## MATERIAL
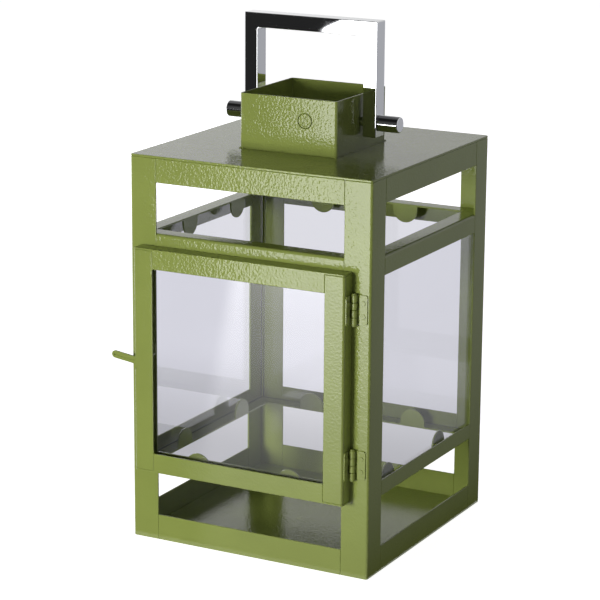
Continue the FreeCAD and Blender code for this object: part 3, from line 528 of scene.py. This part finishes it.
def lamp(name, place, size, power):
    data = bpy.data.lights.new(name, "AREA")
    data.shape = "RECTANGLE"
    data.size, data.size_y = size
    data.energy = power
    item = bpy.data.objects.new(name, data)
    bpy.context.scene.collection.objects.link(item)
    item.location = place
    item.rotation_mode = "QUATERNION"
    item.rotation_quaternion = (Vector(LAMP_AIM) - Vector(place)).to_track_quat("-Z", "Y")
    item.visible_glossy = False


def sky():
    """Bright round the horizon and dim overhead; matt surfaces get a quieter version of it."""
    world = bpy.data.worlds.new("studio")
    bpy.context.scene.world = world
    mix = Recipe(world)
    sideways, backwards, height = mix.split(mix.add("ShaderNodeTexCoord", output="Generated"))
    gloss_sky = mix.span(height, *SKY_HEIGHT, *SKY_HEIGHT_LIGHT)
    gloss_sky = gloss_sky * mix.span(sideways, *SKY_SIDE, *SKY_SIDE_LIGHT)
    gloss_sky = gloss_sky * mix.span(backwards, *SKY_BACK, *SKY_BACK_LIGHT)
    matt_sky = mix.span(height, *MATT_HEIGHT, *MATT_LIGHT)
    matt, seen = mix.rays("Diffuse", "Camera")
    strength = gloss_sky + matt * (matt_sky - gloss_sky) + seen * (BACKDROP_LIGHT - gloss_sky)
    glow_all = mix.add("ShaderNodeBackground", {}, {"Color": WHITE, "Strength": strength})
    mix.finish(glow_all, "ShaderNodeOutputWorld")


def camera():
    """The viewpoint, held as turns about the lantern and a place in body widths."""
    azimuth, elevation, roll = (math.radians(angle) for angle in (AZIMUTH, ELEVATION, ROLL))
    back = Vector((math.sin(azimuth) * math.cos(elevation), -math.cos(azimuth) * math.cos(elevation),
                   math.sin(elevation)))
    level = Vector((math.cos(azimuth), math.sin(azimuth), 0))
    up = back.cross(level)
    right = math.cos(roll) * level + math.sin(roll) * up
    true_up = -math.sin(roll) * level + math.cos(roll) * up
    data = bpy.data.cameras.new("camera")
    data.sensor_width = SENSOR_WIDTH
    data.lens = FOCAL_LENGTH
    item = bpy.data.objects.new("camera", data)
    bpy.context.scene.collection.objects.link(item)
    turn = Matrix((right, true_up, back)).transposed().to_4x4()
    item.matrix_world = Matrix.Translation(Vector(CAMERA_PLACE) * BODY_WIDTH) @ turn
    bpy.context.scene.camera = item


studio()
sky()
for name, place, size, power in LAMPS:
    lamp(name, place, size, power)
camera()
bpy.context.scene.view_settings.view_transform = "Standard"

## WHAT THE TASK ASKS
Restate, word for word and with nothing added, the lines from the first line of the listing through the one where "item.visible_glossy = False" stands.

## WRITTEN RESPONSE
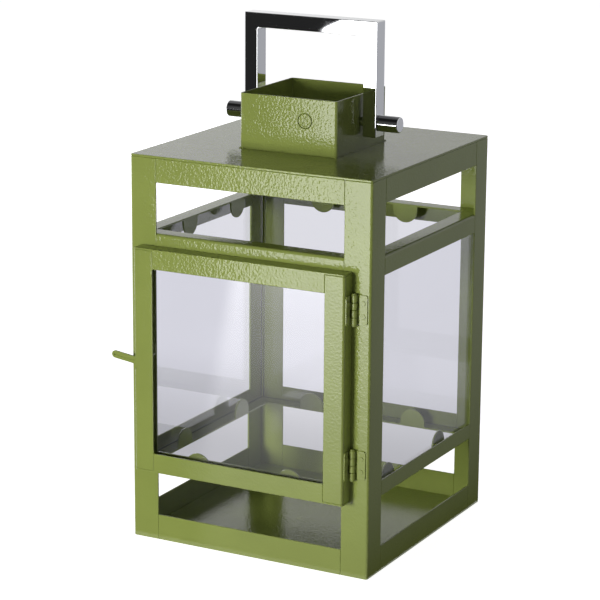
Continue the FreeCAD and Blender code for this object: part 3, from line 528 of scene.py. This part finishes it.
def lamp(name, place, size, power):
    data = bpy.data.lights.new(name, "AREA")
    data.shape = "RECTANGLE"
    data.size, data.size_y = size
    data.energy = power
    item = bpy.data.objects.new(name, data)
    bpy.context.scene.collection.objects.link(item)
    item.location = place
    item.rotation_mode = "QUATERNION"
    item.rotation_quaternion = (Vector(LAMP_AIM) - Vector(place)).to_track_quat("-Z", "Y")
    item.visible_glossy = False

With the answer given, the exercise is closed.